The fact that Kaidan was not available for male romance in the original Mass Effect cannot be undone, but to exclude the option of a deep, meaningful male homosexual romance would have been short-sighted and potentially damaging. The suggestion would be that homosexual relationships are short-lived… That is how I would read it, anyway. By implementing a Shepard/Alenko relationship, BioWare are not undoing the mistake they made in Mass Effect 1, but neither are they leaving themselves open to accusations of homophobia regarding the length, depth and significance of homosexual relationships.
Time to move on before the remaining readers among you fall off your chairs and into a deep coma. Raphael Sbarge (Kaidan’s voice actor) produces a podcast. He recorded one after a session working on Mass Effect 3 and claimed that it was shaping up to be the most emotionally charged of the three, and I believe he was spot on. During the final scene down on the streets of London, Shepard has the opportunity to speak to her remaining crew one by one, before she selects the final people that she will lead into battle. Should she speak with Kaidan, assuming they reconciled, or started up a fresh relationship, you will be rewarded with some genuinely moving moments between them.
You will remember that I yelled at the screen when Shepard was on Horizon, to no avail. Well, yelling “kiss her, godammit!” at the screen during this scene does work. Shepard and Kaidan embrace, and kiss once more. This felt a lot more climactic than the proposition scene, in which Kaidan buys you dinner and the two of you come to the decision that you need to do something about all the hormones.
It seems to make no difference whether Shepard is a man or a woman; this scene is not what it should be. Several years have passed since the two of you met, and whether or not you have previously had a relationship should not matter; you have been through a lot together and come out the other side stronger.
Finally Kaidan says the two of you need to get back to the Normandy quickly, and on hearing this I expected to see them on the floor or against the wall in the docking bay. I told you he appreciates a good view, didn’t I? Well, once you do get back to the Normandy Kaidan takes up residence in the Starboard viewing deck for what seems like an eternity. He will talk to you briefly, but not engage in a full conversation until sometime later. However, when he turns up at your cabin door with a bottle of wine and a smile you can feel fairly sure that it isn’t out of the window that he will be looking.
Kaidan Alenko, and Jane Eyre
The development arcs of Jane Eyre and Kaidan Alenko are remarkably similar.

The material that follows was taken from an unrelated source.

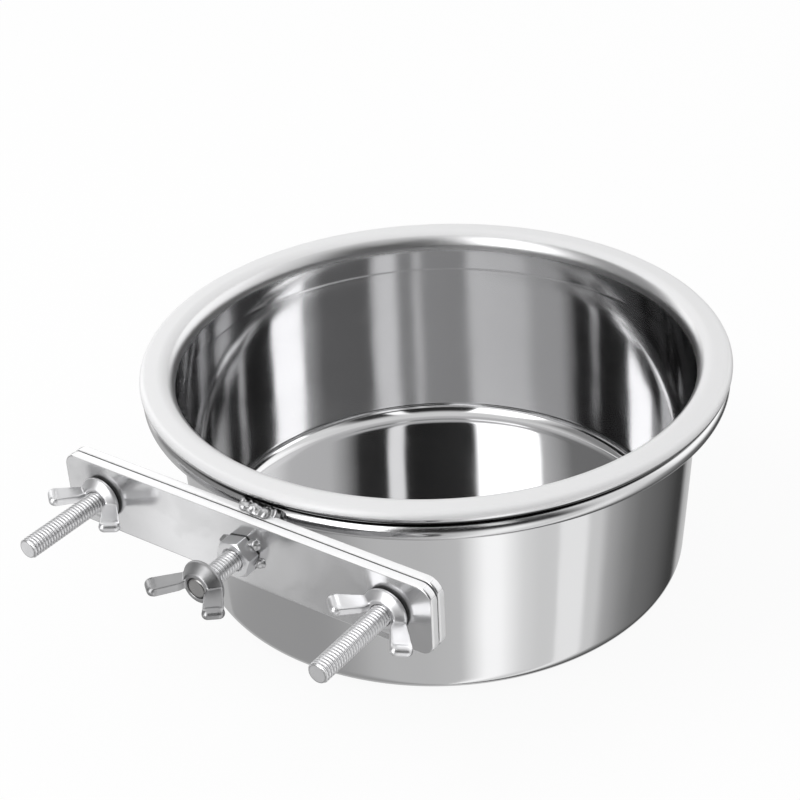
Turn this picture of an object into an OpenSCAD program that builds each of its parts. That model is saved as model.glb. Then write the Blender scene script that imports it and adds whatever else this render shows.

Kaidan is shy, reserved, and excessively self-controlling, and like Charlotte Bronte’s heroine, he built his persona on a traumatic event from his youth. Jane Eyre snapped early in life, and suffered the consequences of her aunt’s rage for much of the rest of her life. Kaidan’s suffering, or at least his inability to relax and release his emotions, came as a result of his own turmoil.
He also snapped and suffered the consequences for many years to come. Jane Eyre’s story and Kaidan’s mirror each other further, as they both felt betrayed and let down by those to which they had respectively opened up. However, they did not let Shepard nor Mr Rochester get the better of them, and they both found the means and strength of character to pull themselves together, learn from their experiences and return as the equal of their former mentors.
One of the points I am really trying to make is that it is entirely possible for people to see two (or many more) totally different sides of a character’s development and arc, especially in this example, in which the narrative is not entirely set in stone. I accept that many people have some valid points regarding Kaidan Alenko in terms of his personality: Some people may find him dull, others may be amused by his cynicism against the backdrop of a barely explored galaxy.
It is unfortunate (especially for Kaidan himself) that the option to kill him off part way through the first story in the trilogy could stunt any chance you have to get to know him. That said, the same could be said for Williams. I killed her off because I found her abrasive, and because I liked the other choice more. Therefore the chance to find out why she is so grating has not been open to me, as the chance to explore Kaidan’s self-control has been to others, such is the nature of choice in games.
That I am able to draw a meaningful comparison between Jane Eyre and Kaidan Alenko serves to highlight the current quality and depth of game writing. Yes, I am slightly tongue in cheek, but the analogy is valid. Kaidan Alenko is a complex enough character with a story arc developed sufficiently well for him to be compared to a classic character from English Literature. Surely now you can see how important, misunderstood and well written he is.